Karen Coker Merritt (soprano), Sean Kennard (piano) (Centaur)

Our rating

3

Published: August 5, 2021 at 8:00 am

CRC3804_Merritt

Canteloube L’arada; Chants de France Karen Coker Merritt (soprano), Sean Kennard (piano) Centaur CRC 3804 62:06 mins

In 1933 Joseph Canteloube’s Vercingétorix left the Paris Opera stage after only nine performances, charged with being ‘untheatrical’, despite the revolutionary plot and the name role being sung by the great tenor Georges Thill. The plain truth is that he was not so much a composer as a fine orchestral arranger, his best-known work being his delightful Chants d’Auvergne. His own collection of songs L’arada which begins this disc suffers both from a lack of any memorable melodies and from a thick piano texture which soprano Karen Coker Merritt, in her liner notes, rightly describes as resembling the reduction of an orchestral score.

Altogether happier are the two sets of Chants de France, though even here the piano part, superbly played by Sean Kennard, is again unrelentingly dense and complex, so that the singer’s lower octave is at times drowned.

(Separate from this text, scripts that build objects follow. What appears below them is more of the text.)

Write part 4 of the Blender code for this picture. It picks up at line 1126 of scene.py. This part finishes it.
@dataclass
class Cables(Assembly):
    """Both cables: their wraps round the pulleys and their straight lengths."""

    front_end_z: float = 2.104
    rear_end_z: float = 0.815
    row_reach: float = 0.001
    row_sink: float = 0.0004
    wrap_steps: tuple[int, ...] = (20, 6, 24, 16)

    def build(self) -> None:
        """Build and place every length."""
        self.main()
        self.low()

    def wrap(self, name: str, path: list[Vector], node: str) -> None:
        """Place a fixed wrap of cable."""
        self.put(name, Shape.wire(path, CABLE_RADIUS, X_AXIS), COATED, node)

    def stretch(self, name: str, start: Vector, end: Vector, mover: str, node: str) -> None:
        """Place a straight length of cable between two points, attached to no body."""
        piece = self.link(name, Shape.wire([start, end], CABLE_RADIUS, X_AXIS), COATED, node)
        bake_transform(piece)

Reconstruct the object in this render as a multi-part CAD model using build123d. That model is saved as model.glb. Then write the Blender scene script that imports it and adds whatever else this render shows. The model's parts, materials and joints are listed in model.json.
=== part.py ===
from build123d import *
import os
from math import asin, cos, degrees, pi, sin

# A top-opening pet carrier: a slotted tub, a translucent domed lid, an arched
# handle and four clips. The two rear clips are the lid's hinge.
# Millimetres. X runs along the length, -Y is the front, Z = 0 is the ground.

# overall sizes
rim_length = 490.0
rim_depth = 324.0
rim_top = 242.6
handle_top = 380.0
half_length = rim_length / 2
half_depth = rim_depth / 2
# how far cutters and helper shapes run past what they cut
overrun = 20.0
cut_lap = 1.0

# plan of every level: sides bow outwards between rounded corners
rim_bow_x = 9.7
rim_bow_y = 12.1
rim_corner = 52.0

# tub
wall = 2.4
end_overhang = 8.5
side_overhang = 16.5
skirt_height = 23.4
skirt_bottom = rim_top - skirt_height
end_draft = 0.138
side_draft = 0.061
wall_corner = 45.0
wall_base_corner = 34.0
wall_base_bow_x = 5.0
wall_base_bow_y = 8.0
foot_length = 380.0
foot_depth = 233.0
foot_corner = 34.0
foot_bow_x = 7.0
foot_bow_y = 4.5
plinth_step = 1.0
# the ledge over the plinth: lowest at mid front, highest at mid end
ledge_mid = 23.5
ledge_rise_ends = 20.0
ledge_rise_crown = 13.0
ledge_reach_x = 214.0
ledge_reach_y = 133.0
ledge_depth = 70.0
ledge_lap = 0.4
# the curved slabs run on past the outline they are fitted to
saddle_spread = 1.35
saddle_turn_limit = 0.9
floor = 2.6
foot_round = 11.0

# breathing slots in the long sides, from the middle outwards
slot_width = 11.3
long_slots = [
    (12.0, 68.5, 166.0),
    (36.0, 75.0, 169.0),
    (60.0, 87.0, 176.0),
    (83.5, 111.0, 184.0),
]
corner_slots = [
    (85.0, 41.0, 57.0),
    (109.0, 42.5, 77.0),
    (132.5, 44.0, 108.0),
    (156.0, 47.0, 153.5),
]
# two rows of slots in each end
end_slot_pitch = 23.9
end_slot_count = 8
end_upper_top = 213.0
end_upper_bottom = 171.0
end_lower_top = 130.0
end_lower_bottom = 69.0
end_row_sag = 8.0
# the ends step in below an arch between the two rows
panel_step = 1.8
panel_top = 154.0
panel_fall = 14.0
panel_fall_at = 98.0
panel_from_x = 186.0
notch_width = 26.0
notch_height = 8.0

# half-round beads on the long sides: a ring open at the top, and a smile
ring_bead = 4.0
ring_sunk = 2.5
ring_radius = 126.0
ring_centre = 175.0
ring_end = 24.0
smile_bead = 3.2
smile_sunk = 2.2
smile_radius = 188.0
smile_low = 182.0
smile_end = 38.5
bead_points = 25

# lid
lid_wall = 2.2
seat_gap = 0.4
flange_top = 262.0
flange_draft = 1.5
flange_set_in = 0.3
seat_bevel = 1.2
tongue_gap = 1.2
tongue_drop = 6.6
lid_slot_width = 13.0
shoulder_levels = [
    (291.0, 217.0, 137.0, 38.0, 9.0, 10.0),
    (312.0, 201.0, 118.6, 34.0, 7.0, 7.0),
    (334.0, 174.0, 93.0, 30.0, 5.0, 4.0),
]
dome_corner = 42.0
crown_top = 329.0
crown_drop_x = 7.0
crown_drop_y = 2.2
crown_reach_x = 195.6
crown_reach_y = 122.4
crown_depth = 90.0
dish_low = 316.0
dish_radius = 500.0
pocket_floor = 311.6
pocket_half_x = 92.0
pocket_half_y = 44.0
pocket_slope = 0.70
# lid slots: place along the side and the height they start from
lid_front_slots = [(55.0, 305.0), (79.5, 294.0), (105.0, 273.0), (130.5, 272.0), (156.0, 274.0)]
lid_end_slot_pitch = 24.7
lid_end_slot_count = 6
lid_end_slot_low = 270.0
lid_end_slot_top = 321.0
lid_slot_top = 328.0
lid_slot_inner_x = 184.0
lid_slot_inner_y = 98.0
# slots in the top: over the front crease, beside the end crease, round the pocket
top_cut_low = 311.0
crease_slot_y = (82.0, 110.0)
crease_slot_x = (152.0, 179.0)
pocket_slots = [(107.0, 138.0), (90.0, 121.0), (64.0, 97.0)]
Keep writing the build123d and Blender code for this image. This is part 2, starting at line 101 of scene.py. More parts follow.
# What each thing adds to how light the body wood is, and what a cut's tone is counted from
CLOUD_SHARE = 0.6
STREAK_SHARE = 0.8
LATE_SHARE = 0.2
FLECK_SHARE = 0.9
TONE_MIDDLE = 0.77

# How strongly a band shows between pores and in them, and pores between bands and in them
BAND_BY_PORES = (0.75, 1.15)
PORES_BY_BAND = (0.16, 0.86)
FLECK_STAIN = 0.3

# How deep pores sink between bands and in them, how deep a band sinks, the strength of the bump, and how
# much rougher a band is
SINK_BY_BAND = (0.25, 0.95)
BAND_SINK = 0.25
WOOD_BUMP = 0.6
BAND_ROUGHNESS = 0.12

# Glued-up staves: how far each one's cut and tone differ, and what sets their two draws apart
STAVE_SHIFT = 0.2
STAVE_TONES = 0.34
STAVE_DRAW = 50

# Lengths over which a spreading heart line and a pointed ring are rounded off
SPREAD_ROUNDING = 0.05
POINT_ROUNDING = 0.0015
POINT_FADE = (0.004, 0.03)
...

Coker Merritt is a Canteloube scholar as well as a singer, and gives an honest account of these songs, with clear diction, impeccable intonation and a vibrato that is, by modern standards, moderate. What I miss though is a variety of colour to match the various moods and subjects. Her voice is well-focused but slim, so that we never hear the contrasts between honey and vinegar that distinguish such recordings as that of Chants d’Auvergne by Madeleine Grey, who was the first to perform them.